ISO 178 specifies a laboratory method for evaluating how rigid and semi-rigid plastics behave in bending under defined conditions. The standard defines a preferred specimen and allows alternative specimen sizes where appropriate, along with a range of test speeds.

The results are typically used for material testing and quality control. Because flexural properties can be sensitive to specimen geometry, processing history, and conditioning, it is important to follow the cited edition of ISO 178 closely when comparing data across suppliers, plants, or product revisions.


Quick Definition

What it is: A standardized three-point bending test method for rigid and semi-rigid plastics.

What it outputs: Flexural strength, flexural modulus, and other stress/strain relationship values from bending.

Core setup: A specimen supported as a beam and loaded at midspan (three-point loading).


What This Standard Covers

ISO 178 covers flexural testing of plastics where a bar-shaped specimen can be supported and loaded in bending. It applies to a freely supported beam loaded at midspan (three-point loading) for the standard method.

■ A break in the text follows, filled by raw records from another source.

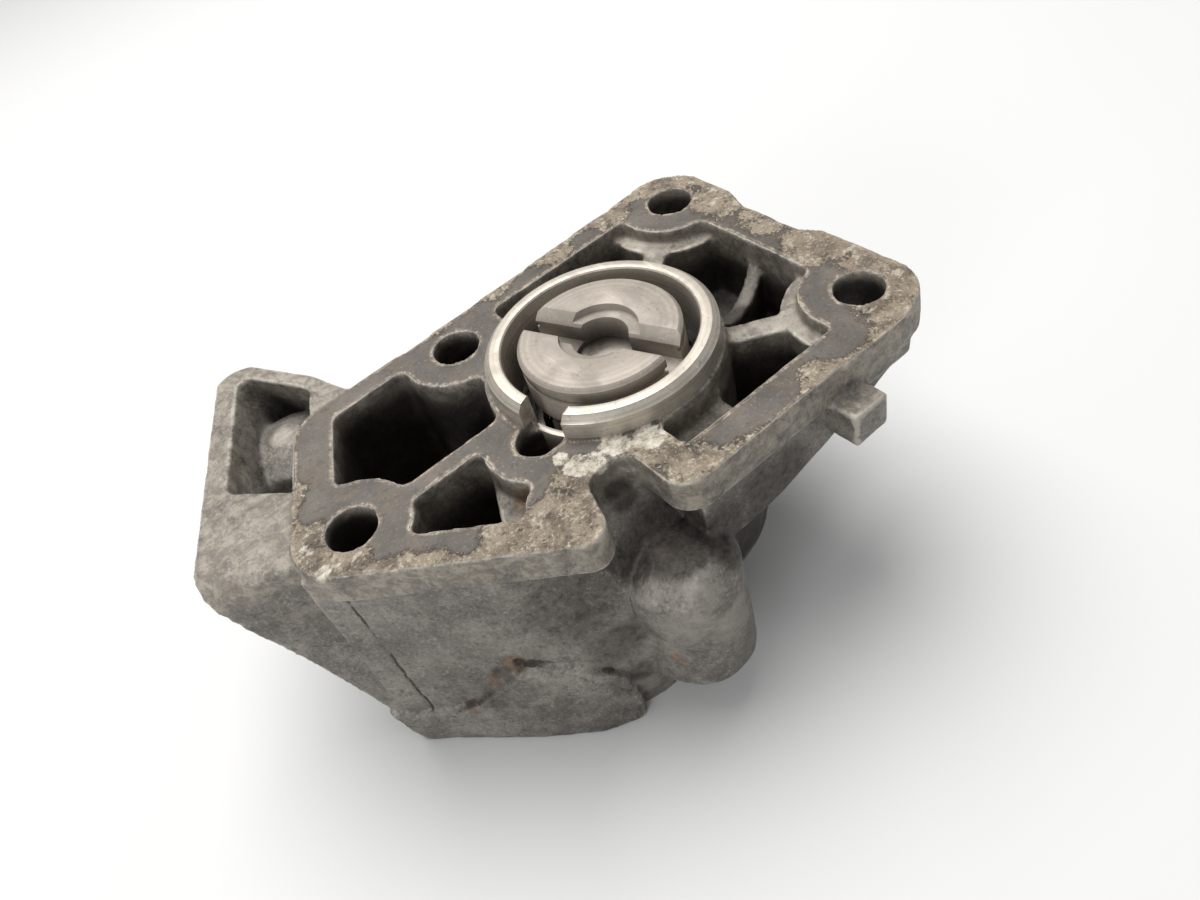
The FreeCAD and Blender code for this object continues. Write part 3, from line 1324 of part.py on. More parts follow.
def check(pieces):
    """Stop if a feature failed or a piece is not made of sound solids."""
    for item in doc.Objects:
        if "Invalid" in item.State or "Error" in item.State:
            raise RuntimeError("%s failed" % item.Name)
    for body in pieces:
        if body.Shape.isNull() or not body.Shape.isValid() or not body.Shape.Solids:
            raise RuntimeError("%s has no sound shape" % body.Name)


def write(pieces):
    os.makedirs("parts", exist_ok=True)
    for body in pieces:
        body.Label = body.Name
        body.Placement = Placement()
        body.Shape.exportStep("parts/%s.step" % body.Name)


def main():
    pieces = build_all()
    doc.recompute()
    check(pieces)
    write(pieces)


main()
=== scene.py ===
"""Looks of the distributor housing: a weathered aluminium casting round a turned steel coupling."""
import json
import math

import bmesh
import bpy
import numpy as np
from mathutils import Matrix, Vector
from mathutils.kdtree import KDTree


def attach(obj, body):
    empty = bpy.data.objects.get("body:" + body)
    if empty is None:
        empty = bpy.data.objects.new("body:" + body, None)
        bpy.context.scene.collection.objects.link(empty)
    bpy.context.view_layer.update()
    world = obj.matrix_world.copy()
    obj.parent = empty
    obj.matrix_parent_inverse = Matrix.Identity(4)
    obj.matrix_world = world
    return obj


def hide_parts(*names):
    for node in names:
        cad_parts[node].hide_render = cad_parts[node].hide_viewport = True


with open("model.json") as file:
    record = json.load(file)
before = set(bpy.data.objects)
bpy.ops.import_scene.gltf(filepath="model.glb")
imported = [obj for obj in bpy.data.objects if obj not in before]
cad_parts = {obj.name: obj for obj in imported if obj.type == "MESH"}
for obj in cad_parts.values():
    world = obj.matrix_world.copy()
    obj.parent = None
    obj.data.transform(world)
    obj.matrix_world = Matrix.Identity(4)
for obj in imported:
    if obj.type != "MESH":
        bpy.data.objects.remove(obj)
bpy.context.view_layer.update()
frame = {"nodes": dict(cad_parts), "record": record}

MM = 0.001
FLOOR = -0.056
VOXEL = 0.00045
RING_OUTER = 21.3
RING_INNER = 18.0
RING_TOP = 4.5
RING_LEAD = 1.2
RING_FLOOR = -9.0
RING_CORE = 19.2
DISC_TOP = 4.78
DISC_RADIUS = 15.0
BORE_REACH = 19.0
BOLT_RADIUS = 4.5
DRAIN_RADIUS = 3.9
EDGE_BREAK = 0.12
SLOT_ANGLE = 201.5
SLOT_WIDTH = 8.4
SLOT_DEPTH = 2.2
DRAIN = (-21.0, -7.7)
BOLTS = [(38.5, 25.0), (38.5, -25.0), (-17.0, 25.0), (-53.5, 1.3)]

# The flange's straight edges as a direction and a distance from the bore
LEFT_EDGE = (math.cos(math.radians(153.4)), math.sin(math.radians(153.4)), 59.0)
DIAGONAL = (math.cos(math.radians(-130.2)), math.sin(math.radians(-130.2)), 43.3)
EDGES = [LEFT_EDGE, DIAGONAL, (0.0, -1.0, 35.7), (1.0, 0.0, 48.0), (0.0, 1.0, 34.5)]

# The cavities' insides: clear of the bosses and the flange's edges, and within x and y limits
BOSS_REACH = 10.3
DRAIN_BOSS_REACH = 9.2
CAVITY_FLOOR = -44.0
COOLANT_RING = 22.2
COOLANT_INSET = 7.2
COOLANT_BOX = (-99.0, -16.4, 1.6, 99.0)
RELIEF_INSET = 6.4
RELIEF_BOX = (-99.0, -24.4, -99.0, -1.4)
OIL_BOX = (-6.6, 38.2, -28.6, 28.8)

# Stains and worn places, with painted shade and painted highlights among them: x, y, z in millimetres,
# radius, strength
STAINS_AND_PAINTED_LIGHT = {
    # Smooth dark residue of the gasket
    "gasket": [
        (-49.5, 21.0, 0, 9, 1.0), (-52.0, 12.0, 0, 8, 1.0), (-49.0, 2.0, 0, 9, 1.0),
        (-50.5, -7.0, 0, 6, 0.9), (-41.0, 1.0, 0, 7, 1.0), (-31.2, 0.6, 0, 8, 1.0),
        (-24.0, -1.4, 0, 6, 1.0), (-26.5, -11.0, 0, 6, 0.9), (-42.5, -14.5, 0, 5, 0.8),
        (-30.0, 30.5, 0, 8, 1.0), (-21.0, 24.0, 0, 9, 1.0), (-10.0, 28.0, 0, 7, 0.9),
        (-39.0, 31.5, 0, 7, 0.9), (31.5, 21.5, 0, 6, 1.0), (33.0, -19.5, 0, 6, 1.0),
        (28.5, -30.0, 0, 6, 0.5), (10.0, -31.0, 0, 9, 0.7), (44.0, 6.0, 0, 5, 0.5),
    ],
    # Granular corrosion
    "sand": [
        (-61.5, -1.4, 0, 6, 1.0), (-58.8, 6.0, 0, 4, 0.9), (-57.5, -6.5, 0, 6, 1.0),
        (-56.5, 15.0, 0, 4, 0.8), (-52.5, -11.5, 0, 5, 1.0), (-46.0, -15.5, 0, 4, 0.7),
        (-36.0, -20.5, 0, 7, 0.9), (-30.0, -25.0, 0, 8, 1.0), (-24.0, -28.0, 0, 8, 1.0),
        (-21.5, -19.5, 0, 5, 0.9), (-9.0, -25.0, 0, 6, 1.0), (-8.5, -33.0, 0, 6, 1.0),
        (18.0, -34.5, 0, 5, 0.8), (40.0, -31.0, 0, 9, 1.0), (46.0, -24.0, 0, 8, 1.0),
        (44.0, -10.0, 0, 8, 1.0), (46.0, 4.0, 0, 8, 0.9), (45.0, 16.0, 0, 8, 1.0),
        (43.0, 31.0, 0, 8, 1.0), (28.0, 34.0, 0, 7, 0.9), (12.0, 33.0, 0, 6, 0.8),
        (-3.0, 34.0, 0, 6, 0.7), (-17.0, 34.0, 0, 6, 0.6),
    ],
    "lime": [
        (-20.4, -18.0, 0, 3.2, 0.9), (-18.0, -19.4, 0, 3.0, 0.8), (-21.3, -14.8, 0, 2.2, 0.7),
        (-13.5, -19.4, 0, 3.4, 0.8), (-8.6, -22.3, 0, 3.6, 0.9), (-5.0, -23.2, 0, 2.6, 0.8),
        (-60.8, 3.0, 0, 2.4, 0.55), (-61.5, -3.5, 0, 2.6, 0.6), (-13.0, -21.0, -3, 3, 0.6),
    ],
    "rust": [
        (-29.4, -13.8, -4.5, 4.5, 0.9), (-21.0, -8.5, -5, 6, 0.8), (-45.0, -17.5, -32, 3.5, 0.9),
        (-48.5, -14.5, -37, 3.5, 0.8), (-53.5, -10.0, -45, 3.5, 0.8), (-22.8, -35.7, -38.2, 3.0, 0.8),
        (42.0, -34.0, -5, 5, 0.6), (20.0, -38.0, -8, 4, 0.5), (-50.0, -12.5, -24, 5, 0.4),
        (45.0, -20.0, 0, 5, 0.5), (44.5, -3.0, 0, 4, 0.5), (2.0, -26.0, -5.5, 5, 0.6),
        (-61.5, 1.0, -3, 4, 0.5), (-70.0, 4.0, -12, 4, 0.4), (30.0, 30.0, -4, 6, 0.5),
    ],
    # Dark oily dirt, and painted shade on the near wall and under the notch
    "oil": [
        (-14.5, -30.0, -15, 9, 1.0), (-7.0, -34.0, -17, 8, 0.9), (-20.0, -27.0, -17, 7, 0.8),
        (6.0, -33.0, -19, 12, 0.8), (24.0, -30.0, -18, 12, 0.6), (-22.0, -30.0, -27, 4, 0.6),
        (-27.5, -29.0, -44, 4, 0.6), (-63.0, 26.0, -12, 6, 0.7), (-57.0, 32.0, -14, 6, 0.7),
        (-49.0, 52.0, -12, 6, 0.6), (-17.0, -22.5, -7, 4, 0.7), (-46.5, -16.0, -34.5, 3.5, 0.7),
        (-34.0, -25.5, -20, 12, 0.6), (-29.0, -27.5, -33, 9, 0.6), (-50.0, -13.0, -42, 6, 0.5),
    ],
    # Places rubbed smooth, painted lighter as painted highlights
    "polish_and_highlight": [
        (-20.6, -38.8, -26, 7, 0.7), (-13.0, -41.0, -30, 7, 0.7), (-22.7, -31.3, -18.8, 5, 0.7),
        (-16.5, -39.5, -19, 5, 0.7), (-52.1, 42.1, -7, 3.2, 1.0), (-28.5, -28.0, -49, 5, 0.6),
        (28.7, 20.6, -3, 6, 0.6), (26.0, -19.0, -4, 7, 0.5), (33.0, -3.0, -8, 5, 0.5),
    ],
}

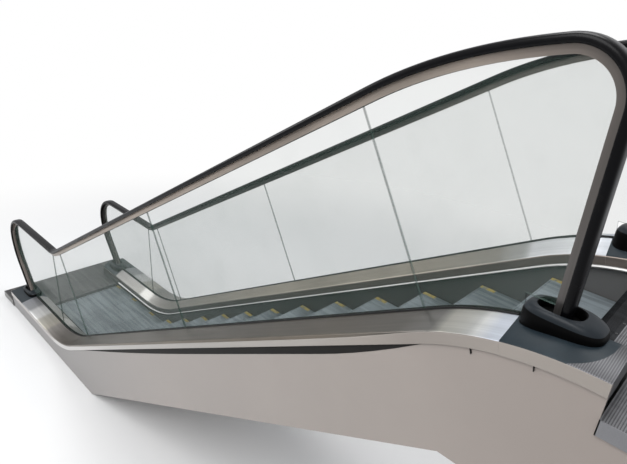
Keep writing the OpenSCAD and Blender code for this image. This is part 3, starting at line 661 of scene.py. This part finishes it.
def ribTree():
    # a row of ribs, each 1 long before its reach, narrower at the top and at the tip
    bench, given = openTree("rib rows", {"Count": 10, "Pitch": 0.01, "Rib Width": 0.004, "Rib Height": 0.01,
                                         "Top Share": 0.7, "Tip Share": 1.0})
    count, pitch = given.out("Count"), given.out("Pitch")
    wide, tall = given.out("Rib Width"), given.out("Rib Height")
    line = bench.add("GeometryNodeMeshLine", {
        "Count": count, "Start Location": bench.vector(y=(count - 1) * pitch * -0.5),
        "Offset": bench.vector(y=pitch)}, mode="OFFSET")
    rib = bench.add("GeometryNodeMeshCube", {"Size": bench.vector(1.0, wide, tall)})
    parts = bench.add("ShaderNodeSeparateXYZ", {0: bench.add("GeometryNodeInputPosition")})
    x, y, z = parts.out(0), parts.out(1), parts.out(2)
    narrow = (z > 0.0) * (given.out("Top Share") - 1)
    tip = (x > 0.0) * (given.out("Tip Share") - 1)
    shift = bench.vector(y=y * narrow + y * tip)
    rib = bench.add("GeometryNodeSetPosition", {"Geometry": rib, "Offset": shift})
    lift = bench.vector(0.5, z=tall * 0.5)
    rib = bench.add("GeometryNodeTransform", {"Geometry": rib, "Translation": lift})
    row = bench.add("GeometryNodeInstanceOnPoints", {"Points": line, "Instance": rib})
    row = bench.add("GeometryNodeRealizeInstances", {"Geometry": row})
    return closeTree(bench, given, row, bench.vector(bench.stored("reach", "FLOAT"), 1.0, 1.0))


def screwTree():
    # a round head with a six-sided socket
    bench, given = openTree("screw heads", {"Radius": 0.006, "Height": 0.0015})
    radius, height = given.out("Radius"), given.out("Height")
    head = bench.add("GeometryNodeMeshCylinder", {"Vertices": 16, "Radius": radius, "Depth": height})
    hole = bench.add("GeometryNodeMeshCylinder", {
        "Vertices": 6, "Radius": radius * 0.5, "Depth": height * 1.2})
    both = bench.add("GeometryNodeMeshBoolean", {"Mesh 1": head, "Mesh 2": hole}, operation="DIFFERENCE")
    return closeTree(bench, given, both)


ribRows, screwHeads = ribTree(), screwTree()


def grown(name, tree, points, inputs):
    # points of (place, reach, tilt); the result comes back as a plain mesh object
    mesh = bpy.data.meshes.new(name)
    mesh.from_pydata([p[0] for p in points], [], [])
    reach = mesh.attributes.new("reach", "FLOAT", "POINT")
    tilt = mesh.attributes.new("tilt", "FLOAT_VECTOR", "POINT")
    for k, p in enumerate(points):
        reach.data[k].value = p[1]
        tilt.data[k].vector = p[2]
    piece = objectFrom(name, mesh)
    maker = piece.modifiers.new("maker", "NODES")
    maker.node_group = tree
    names = {item.name: item.identifier for item in tree.interface.items_tree if item.in_out == "INPUT"}
    for key, value in inputs.items():
        maker[names[key]] = value
    ready = bpy.context.evaluated_depsgraph_get()
    made = bpy.data.meshes.new_from_object(piece.evaluated_get(ready), depsgraph=ready)
    piece.modifiers.remove(maker)
    piece.data = made
    made.name = name
    return piece


def ribbed(name, points, paint, count, pitch, width, height, top=1.0, tip=1.0):
    return grown(name, ribRows, points, {
        "Count": count, "Pitch": pitch, "Rib Width": width, "Rib Height": height, "Top Share": top,
        "Tip Share": tip, "Paint": paints[paint]})


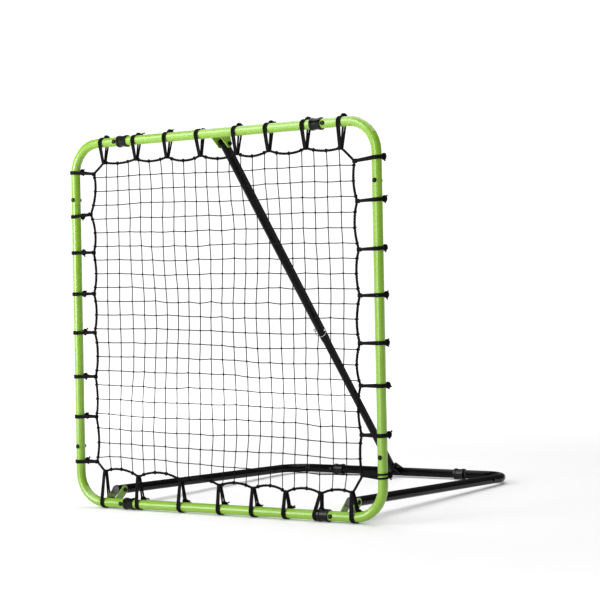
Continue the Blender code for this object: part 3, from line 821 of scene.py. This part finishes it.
def make_studio():
    """A white floor without an end, a white background, and soft boxes in front, beside and above."""
    mesh = bpy.data.meshes.new("studio_floor")
    corners = [(x * FLOOR_HALF, y * FLOOR_HALF, 0.0) for x, y in ((-1, -1), (1, -1), (1, 1), (-1, 1))]
    mesh.from_pydata(corners, [], [(0, 1, 2, 3)])
    floor = bpy.data.objects.new("studio_floor", mesh)
    bpy.context.scene.collection.objects.link(floor)
    paper = Nodes("studio_paper", grey(0.90), 0.9)
    paper.set("Specular IOR Level", 0.0)
    paper.set("Emission Color", (1.0, 1.0, 1.0, 1.0))
    reach = paper.add("ShaderNodeVectorMath", operation="LENGTH")
    paper.link(paper.place(), reach.inputs[0])
    glow = paper.add("ShaderNodeMapRange", interpolation_type="SMOOTHSTEP")
    glow.inputs["From Min"].default_value = GLOW_STARTS
    glow.inputs["From Max"].default_value = GLOW_FULL
    glow.inputs["To Min"].default_value = NEAR_GLOW
    glow.inputs["To Max"].default_value = FAR_GLOW
    paper.link(reach.outputs["Value"], glow.inputs["Value"])
    paper.link(glow.outputs["Result"], paper.shader.inputs["Emission Strength"])
    mesh.materials.append(paper.material)
    light_world()
    soft_box("stripe", (-1.5, -6.0, 1.2), (0.0, -0.3, 0.6), 2.2, 2.4, 8.0)
    soft_box("edge", (-2.8, -4.8, 0.95), (0.1, 0.3, 0.1), 2.2, 0.6, 13.0)
    soft_box("side", (-5.0, 0.4, 1.3), (0.0, 0.0, 0.6), 4.0, 2.6, 1.6)
    soft_box("key", (-2.0, -3.6, 2.9), (0.0, 0.0, 0.0), 2.6, 1.6, 8.0)
    soft_box("top", (0.0, 0.4, 3.0), (0.0, 0.2, 0.0), 3.6, 3.2, 2.3)
    bpy.context.scene.view_settings.view_transform = "Standard"


def light_world():
    """A dim sky that lights the object, and a white one that the camera sees."""
    world = bpy.data.worlds.new("studio")
    world.use_nodes = True
    tree = world.node_tree
    sky = tree.nodes["Background"]
    sky.inputs["Color"].default_value = (1.0, 1.0, 1.0, 1.0)
    sky.inputs["Strength"].default_value = SKY
    backdrop = tree.nodes.new("ShaderNodeBackground")
    backdrop.inputs["Color"].default_value = (1.0, 1.0, 1.0, 1.0)
    backdrop.inputs["Strength"].default_value = BACKDROP
    ray = tree.nodes.new("ShaderNodeLightPath")
    mix = tree.nodes.new("ShaderNodeMixShader")
    tree.links.new(ray.outputs["Is Camera Ray"], mix.inputs["Fac"])
    tree.links.new(sky.outputs["Background"], mix.inputs[1])
    tree.links.new(backdrop.outputs["Background"], mix.inputs[2])
    tree.links.new(mix.outputs["Shader"], tree.nodes["World Output"].inputs["Surface"])
    bpy.context.scene.world = world


make_camera()
dress_frame()
LINE = rope_line()
TIE_CORD = cord_material("tie_cord", grey(0.0032), 0.55, 4.0, 1800.0)
ROPE_CORD = cord_material("rope_cord", grey(0.0034), 0.9, 3.0, 1500.0)
NET_CORD = cord_material("net_cord", grey(0.0034), 0.45, 2.0, 2500.0)
make_rope(LINE, ROPE_CORD)
make_net(LINE, NET_CORD)
make_ties(TIE_CORD)
make_studio()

The scope includes common thermoplastics and thermosets (including filled and reinforced compounds) and plastic sheet products. The standard also notes important limitations: it is not normally intended for rigid cellular plastics or sandwich structures containing cellular material, and for certain fibre-reinforced plastic types a four-point bending approach is addressed in a different standard.


Why This Standard Matters in Testing

Flexural properties are often used as practical performance indicators for plastic parts that see bending-dominated loads (stiffness/deflection control, snap-fit behavior sensitivity, and comparative strength). ISO 178 provides a controlled way to generate repeatable flexural values so teams can set acceptance criteria, compare material grades, and monitor manufacturing consistency.

For purchasing and QC, ISO 178 is frequently referenced on datasheets and in supply agreements where flexural modulus and flexural strength serve as standardized benchmarks for incoming material verification.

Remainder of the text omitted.